Профессор языкознания Александр Александрович Реформатский. В просторечье — «Сан Саныч». Всеобщий любимец и одновременно гроза на экзаменах. Серьезный ученый, остроумный рассказчик, заядлый охотник, тонкий и он же грубоватый человек. Он знал каждого из нас насквозь — что мы пишем и чего мы стоим; называл нас по имени, но на «вы» и остался другом многих из нас. Помню его огромный, раздутый, незастегивающийся, потертый портфель под мышкой, — ручка была, по-моему, оторвана.
Братья Радциги. «Брадциги». Сергей Иванович, читавший античную литературу, и Николай Иванович, преподававший историю средних веков.
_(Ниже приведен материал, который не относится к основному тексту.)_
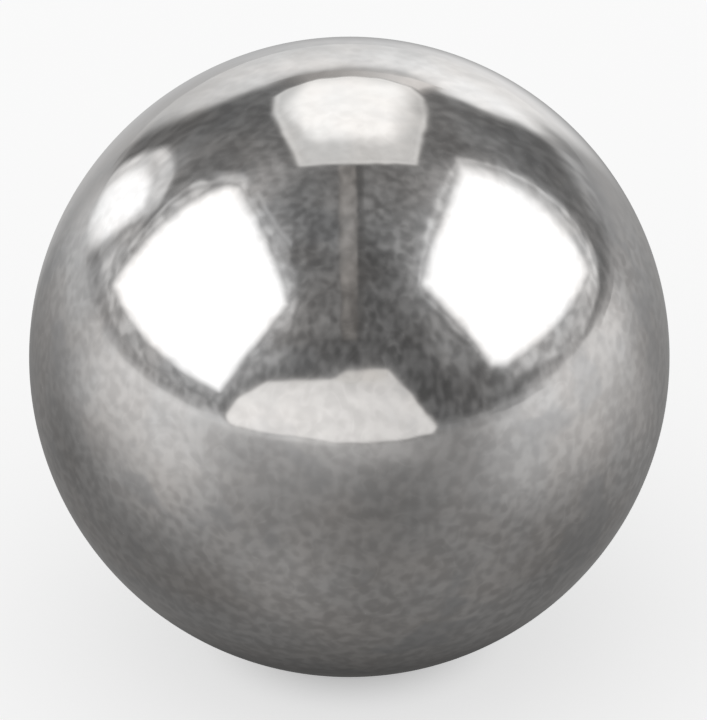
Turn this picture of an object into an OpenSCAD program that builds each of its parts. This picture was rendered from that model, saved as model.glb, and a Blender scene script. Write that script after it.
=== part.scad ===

Говорили, что они разошлись как-то в трактовке не слишком важного научного факта и не общались в связи с этим несколько лет. Сергей Иванович, совершенно белоголовый старец, во время лекции мог заплакать — от умиления при описании яркой картины или от огорчения, если бедный студент обнаруживал незнание, скажем, того, что изображено на щите Ахилла. Вообще его речь издали, из-за дверей, производила впечатление плача, рыдания.
Изящная, слегка ироничная Валентина Александровна Дынник (западная литература) и ее сестра Татьяна Александровна, читавшая — недолго — историю театра.
Валентин Фердинандович Асмус — редкостный пример современного энциклопедиста. Блестящий ученый в различнейших областях: литература, философия, эстетика, математика, астрономия. Иногда он производил впечатление человека немного «не от мира сего», что порой случается с классическими учеными. Но, думаю, так только казалось, или он слегка ограждался этим от нас, от нашего явно недостаточного для его лекций уровня.
В этом несоответствии вообще была наша беда. До сих пор стыдно за доклад о Тютчеве, сделанный мною на специальном семинаре у милейшего Сергея Михайловича Бонди. Но и это наука! Доклад был ужасным, поверхностным, а Бонди ничего мне даже не сказал.
Я тогда многое лишь узнавал. Я не был начитан, как иные наши бывшие литкружковцы или отличники. С детства запомнил некоторые стихи, не зная их авторов, что обыкновенно свойственно неопытному читателю. А о многих я и не слыхал.